### OBJECTIVE
Restate the entire listing word for word.

### DATA BLOCK
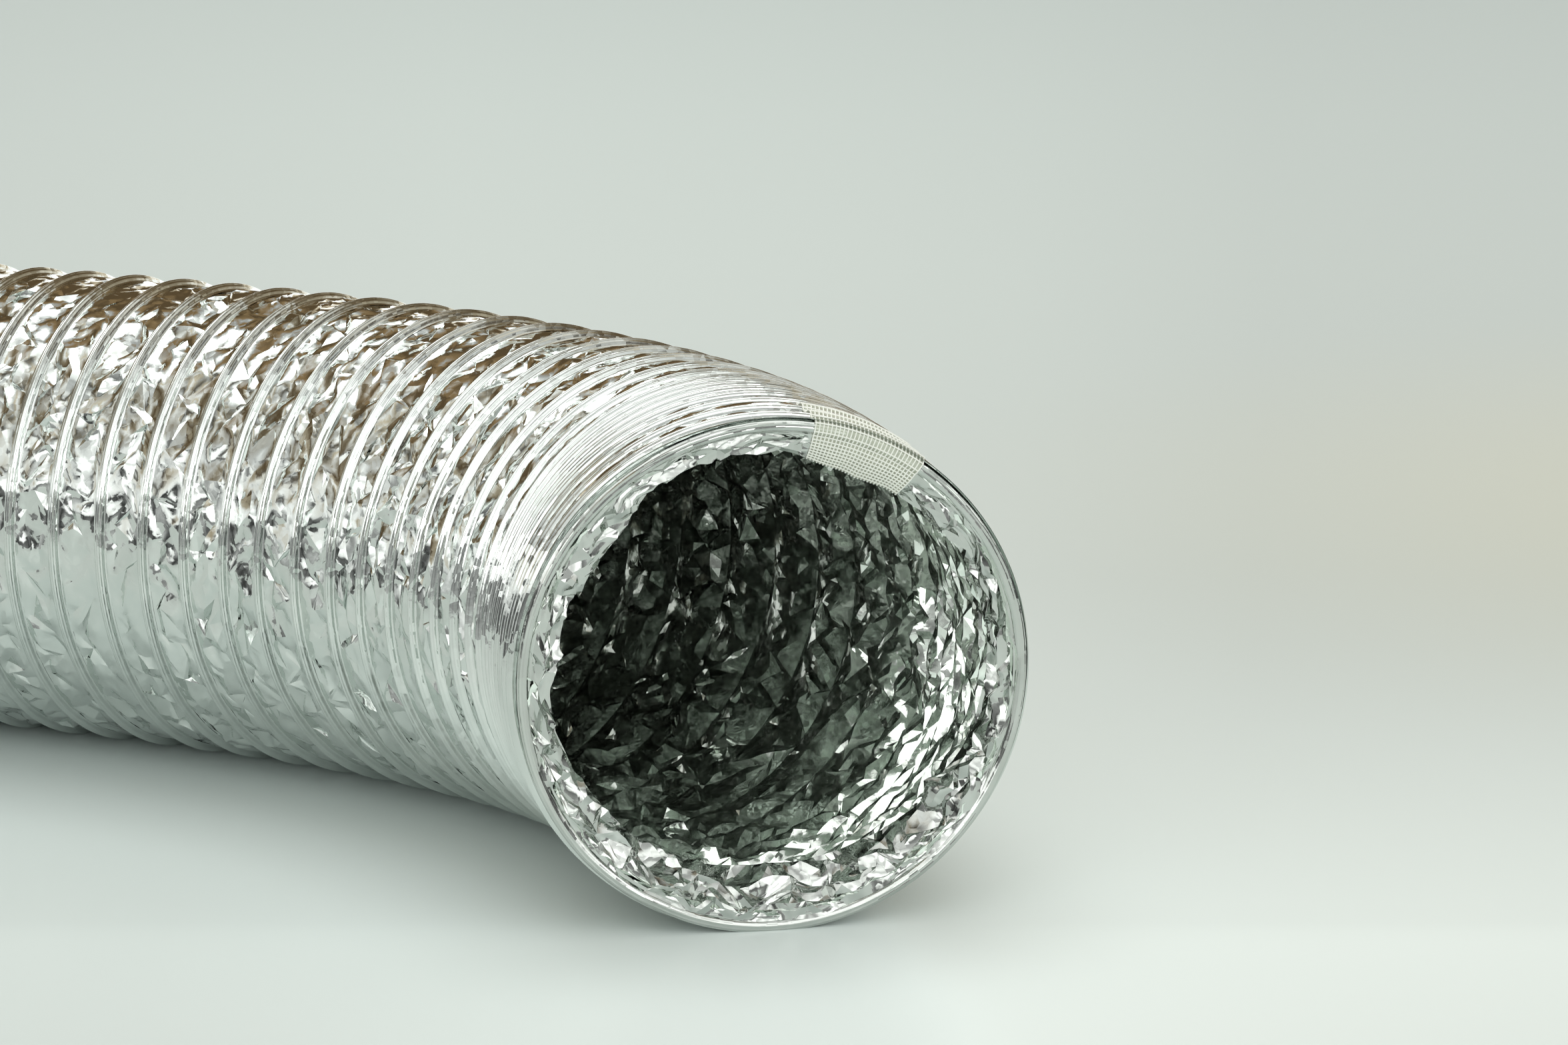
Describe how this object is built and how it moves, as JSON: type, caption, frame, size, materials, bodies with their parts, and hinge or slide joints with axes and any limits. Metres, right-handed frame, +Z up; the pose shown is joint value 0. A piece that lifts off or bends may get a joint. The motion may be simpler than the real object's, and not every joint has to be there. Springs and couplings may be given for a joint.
{
  "type": "flexible air duct",
  "caption": "Round flexible foil duct: two foil plies over a spring-wire helix, open at both ends, with a taped edge; it bends, lifts and stretches.",
  "frame": {"origin": "centre of the duct's open mouth, in the plane of its end", "axes": "+Y runs into the duct from the mouth, +Z is up and the duct lies on a floor below it, and the duct bends towards -X"},
  "size_m": [0.3264, 0.33, 0.1075],
  "materials": {
    "outer_foil": "gloss",
    "inner_foil": "gloss",
    "spring_wire": "satin",
    "scrim_tape": "satin"
  },
  "bodies": {
    "mouth_end": {"mouth_outer_ply": "outer_foil", "mouth_inner_ply": "inner_foil", "mouth_wire": "spring_wire", "mouth_tape": "scrim_tape"},
    "bend_1": {"bend_1_outer_ply": "outer_foil", "bend_1_inner_ply": "inner_foil", "bend_1_wire": "spring_wire", "bend_1_hoop": "outer_foil"},
    "stretch_1": {"stretch_1_outer_ply": "outer_foil", "stretch_1_inner_ply": "inner_foil", "stretch_1_wire": "spring_wire", "stretch_1_hoop": "outer_foil"},
    "lift_1": {"lift_1_outer_ply": "outer_foil", "lift_1_inner_ply": "inner_foil", "lift_1_wire": "spring_wire", "lift_1_hoop": "outer_foil"},
    "stretch_2": {"stretch_2_outer_ply": "outer_foil", "stretch_2_inner_ply": "inner_foil", "stretch_2_wire": "spring_wire", "stretch_2_hoop": "outer_foil"},
    "bend_2": {"bend_2_outer_ply": "outer_foil", "bend_2_inner_ply": "inner_foil", "bend_2_wire": "spring_wire", "bend_2_hoop": "outer_foil"},
    "stretch_3": {"stretch_3_outer_ply": "outer_foil", "stretch_3_inner_ply": "inner_foil", "stretch_3_wire": "spring_wire", "stretch_3_hoop": "outer_foil"},
    "lift_2": {"lift_2_outer_ply": "outer_foil", "lift_2_inner_ply": "inner_foil", "lift_2_wire": "spring_wire", "lift_2_hoop": "outer_foil"},
    "stretch_4": {"stretch_4_outer_ply": "outer_foil", "stretch_4_inner_ply": "inner_foil", "stretch_4_wire": "spring_wire", "stretch_4_hoop": "outer_foil"},
    "far_end": {"bend_3_outer_ply": "outer_foil", "bend_3_inner_ply": "inner_foil", "bend_3_wire": "spring_wire", "far_outer_ply": "outer_foil", "far_inner_ply": "inner_foil", "far_wire": "spring_wire", "far_tape": "scrim_tape"}
  },
  "joints": [
    {"name": "bend_1_hinge", "type": "hinge", "parent": "mouth_end", "child": "bend_1", "pos_m": [-0.00076, 0.03497, 0], "axis": [0, 0, 1], "range_deg": [-20, 5], "deforming": ["bend_1_outer_ply", "bend_1_inner_ply", "bend_1_wire"]},
    {"name": "stretch_1_slide", "type": "slide", "parent": "bend_1", "child": "stretch_1", "axis": [-0.3492, 0.937, 0], "range_m": [-0.02, 0.035], "deforming": ["stretch_1_outer_ply", "stretch_1_inner_ply", "stretch_1_wire"]},
    {"name": "lift_1_hinge", "type": "hinge", "parent": "stretch_1", "child": "lift_1", "pos_m": [-0.02778, 0.10924, 0], "axis": [0.8424, 0.5388, 0], "range_deg": [-17, 17], "deforming": ["lift_1_outer_ply", "lift_1_inner_ply", "lift_1_wire"]},
    {"name": "stretch_2_slide", "type": "slide", "parent": "lift_1", "child": "stretch_2", "axis": [-0.662, 0.7495, 0], "range_m": [-0.02, 0.035], "deforming": ["stretch_2_outer_ply", "stretch_2_inner_ply", "stretch_2_wire"]},
    {"name": "bend_2_hinge", "type": "hinge", "parent": "stretch_2", "child": "bend_2", "pos_m": [-0.07911, 0.16763, 0], "axis": [0, 0, 1], "range_deg": [-17, 15], "deforming": ["bend_2_outer_ply", "bend_2_inner_ply", "bend_2_wire"]},
    {"name": "stretch_3_slide", "type": "slide", "parent": "bend_2", "child": "stretch_3", "axis": [-0.7939, 0.6081, 0], "range_m": [-0.02, 0.035], "deforming": ["stretch_3_outer_ply", "stretch_3_inner_ply", "stretch_3_wire"]},
    {"name": "lift_2_hinge", "type": "hinge", "parent": "stretch_3", "child": "lift_2", "pos_m": [-0.14089, 0.21518, 0], "axis": [0.5765, 0.8171, 0], "range_deg": [-17, 17], "deforming": ["lift_2_outer_ply", "lift_2_inner_ply", "lift_2_wire"]},
    {"name": "stretch_4_slide", "type": "slide", "parent": "lift_2", "child": "stretch_4", "axis": [-0.8192, 0.5736, 0], "range_m": [-0.02, 0.035], "deforming": ["stretch_4_outer_ply", "stretch_4_inner_ply", "stretch_4_wire"]},
    {"name": "bend_3_hinge", "type": "hinge", "parent": "stretch_4", "child": "far_end", "pos_m": [-0.20484, 0.25985, 0], "axis": [0, 0, 1], "range_deg": [-17, 15], "deforming": ["bend_3_outer_ply", "bend_3_inner_ply", "bend_3_wire"]}
  ],
  "couplings": [
    {"joint": "stretch_2_slide", "follows": "stretch_1_slide", "ratio": 1},
    {"joint": "stretch_3_slide", "follows": "stretch_1_slide", "ratio": 1},
    {"joint": "stretch_4_slide", "follows": "stretch_1_slide", "ratio": 1}
  ]
}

### RESPONSE TO THE EXERCISE
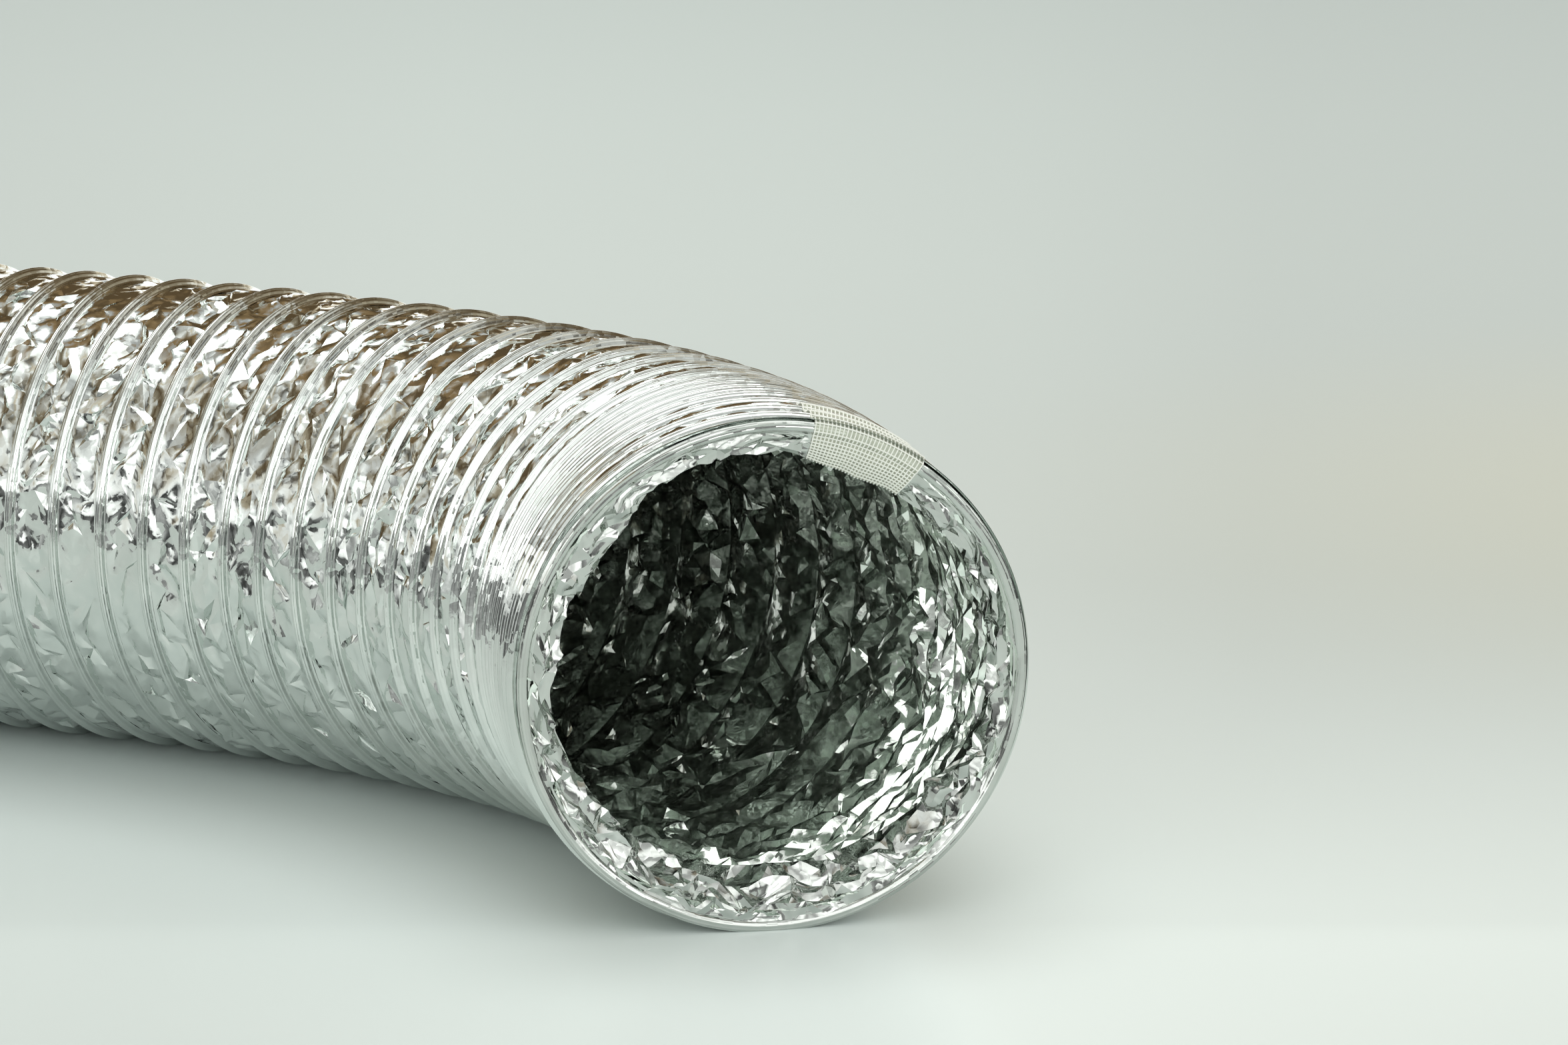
Describe how this object is built and how it moves, as JSON: type, caption, frame, size, materials, bodies with their parts, and hinge or slide joints with axes and any limits. Metres, right-handed frame, +Z up; the pose shown is joint value 0. A piece that lifts off or bends may get a joint. The motion may be simpler than the real object's, and not every joint has to be there. Springs and couplings may be given for a joint.
{
  "type": "flexible air duct",
  "caption": "Round flexible foil duct: two foil plies over a spring-wire helix, open at both ends, with a taped edge; it bends, lifts and stretches.",
  "frame": {"origin": "centre of the duct's open mouth, in the plane of its end", "axes": "+Y runs into the duct from the mouth, +Z is up and the duct lies on a floor below it, and the duct bends towards -X"},
  "size_m": [0.3264, 0.33, 0.1075],
  "materials": {
    "outer_foil": "gloss",
    "inner_foil": "gloss",
    "spring_wire": "satin",
    "scrim_tape": "satin"
  },
  "bodies": {
    "mouth_end": {"mouth_outer_ply": "outer_foil", "mouth_inner_ply": "inner_foil", "mouth_wire": "spring_wire", "mouth_tape": "scrim_tape"},
    "bend_1": {"bend_1_outer_ply": "outer_foil", "bend_1_inner_ply": "inner_foil", "bend_1_wire": "spring_wire", "bend_1_hoop": "outer_foil"},
    "stretch_1": {"stretch_1_outer_ply": "outer_foil", "stretch_1_inner_ply": "inner_foil", "stretch_1_wire": "spring_wire", "stretch_1_hoop": "outer_foil"},
    "lift_1": {"lift_1_outer_ply": "outer_foil", "lift_1_inner_ply": "inner_foil", "lift_1_wire": "spring_wire", "lift_1_hoop": "outer_foil"},
    "stretch_2": {"stretch_2_outer_ply": "outer_foil", "stretch_2_inner_ply": "inner_foil", "stretch_2_wire": "spring_wire", "stretch_2_hoop": "outer_foil"},
    "bend_2": {"bend_2_outer_ply": "outer_foil", "bend_2_inner_ply": "inner_foil", "bend_2_wire": "spring_wire", "bend_2_hoop": "outer_foil"},
    "stretch_3": {"stretch_3_outer_ply": "outer_foil", "stretch_3_inner_ply": "inner_foil", "stretch_3_wire": "spring_wire", "stretch_3_hoop": "outer_foil"},
    "lift_2": {"lift_2_outer_ply": "outer_foil", "lift_2_inner_ply": "inner_foil", "lift_2_wire": "spring_wire", "lift_2_hoop": "outer_foil"},
    "stretch_4": {"stretch_4_outer_ply": "outer_foil", "stretch_4_inner_ply": "inner_foil", "stretch_4_wire": "spring_wire", "stretch_4_hoop": "outer_foil"},
    "far_end": {"bend_3_outer_ply": "outer_foil", "bend_3_inner_ply": "inner_foil", "bend_3_wire": "spring_wire", "far_outer_ply": "outer_foil", "far_inner_ply": "inner_foil", "far_wire": "spring_wire", "far_tape": "scrim_tape"}
  },
  "joints": [
    {"name": "bend_1_hinge", "type": "hinge", "parent": "mouth_end", "child": "bend_1", "pos_m": [-0.00076, 0.03497, 0], "axis": [0, 0, 1], "range_deg": [-20, 5], "deforming": ["bend_1_outer_ply", "bend_1_inner_ply", "bend_1_wire"]},
    {"name": "stretch_1_slide", "type": "slide", "parent": "bend_1", "child": "stretch_1", "axis": [-0.3492, 0.937, 0], "range_m": [-0.02, 0.035], "deforming": ["stretch_1_outer_ply", "stretch_1_inner_ply", "stretch_1_wire"]},
    {"name": "lift_1_hinge", "type": "hinge", "parent": "stretch_1", "child": "lift_1", "pos_m": [-0.02778, 0.10924, 0], "axis": [0.8424, 0.5388, 0], "range_deg": [-17, 17], "deforming": ["lift_1_outer_ply", "lift_1_inner_ply", "lift_1_wire"]},
    {"name": "stretch_2_slide", "type": "slide", "parent": "lift_1", "child": "stretch_2", "axis": [-0.662, 0.7495, 0], "range_m": [-0.02, 0.035], "deforming": ["stretch_2_outer_ply", "stretch_2_inner_ply", "stretch_2_wire"]},
    {"name": "bend_2_hinge", "type": "hinge", "parent": "stretch_2", "child": "bend_2", "pos_m": [-0.07911, 0.16763, 0], "axis": [0, 0, 1], "range_deg": [-17, 15], "deforming": ["bend_2_outer_ply", "bend_2_inner_ply", "bend_2_wire"]},
    {"name": "stretch_3_slide", "type": "slide", "parent": "bend_2", "child": "stretch_3", "axis": [-0.7939, 0.6081, 0], "range_m": [-0.02, 0.035], "deforming": ["stretch_3_outer_ply", "stretch_3_inner_ply", "stretch_3_wire"]},
    {"name": "lift_2_hinge", "type": "hinge", "parent": "stretch_3", "child": "lift_2", "pos_m": [-0.14089, 0.21518, 0], "axis": [0.5765, 0.8171, 0], "range_deg": [-17, 17], "deforming": ["lift_2_outer_ply", "lift_2_inner_ply", "lift_2_wire"]},
    {"name": "stretch_4_slide", "type": "slide", "parent": "lift_2", "child": "stretch_4", "axis": [-0.8192, 0.5736, 0], "range_m": [-0.02, 0.035], "deforming": ["stretch_4_outer_ply", "stretch_4_inner_ply", "stretch_4_wire"]},
    {"name": "bend_3_hinge", "type": "hinge", "parent": "stretch_4", "child": "far_end", "pos_m": [-0.20484, 0.25985, 0], "axis": [0, 0, 1], "range_deg": [-17, 15], "deforming": ["bend_3_outer_ply", "bend_3_inner_ply", "bend_3_wire"]}
  ],
  "couplings": [
    {"joint": "stretch_2_slide", "follows": "stretch_1_slide", "ratio": 1},
    {"joint": "stretch_3_slide", "follows": "stretch_1_slide", "ratio": 1},
    {"joint": "stretch_4_slide", "follows": "stretch_1_slide", "ratio": 1}
  ]
}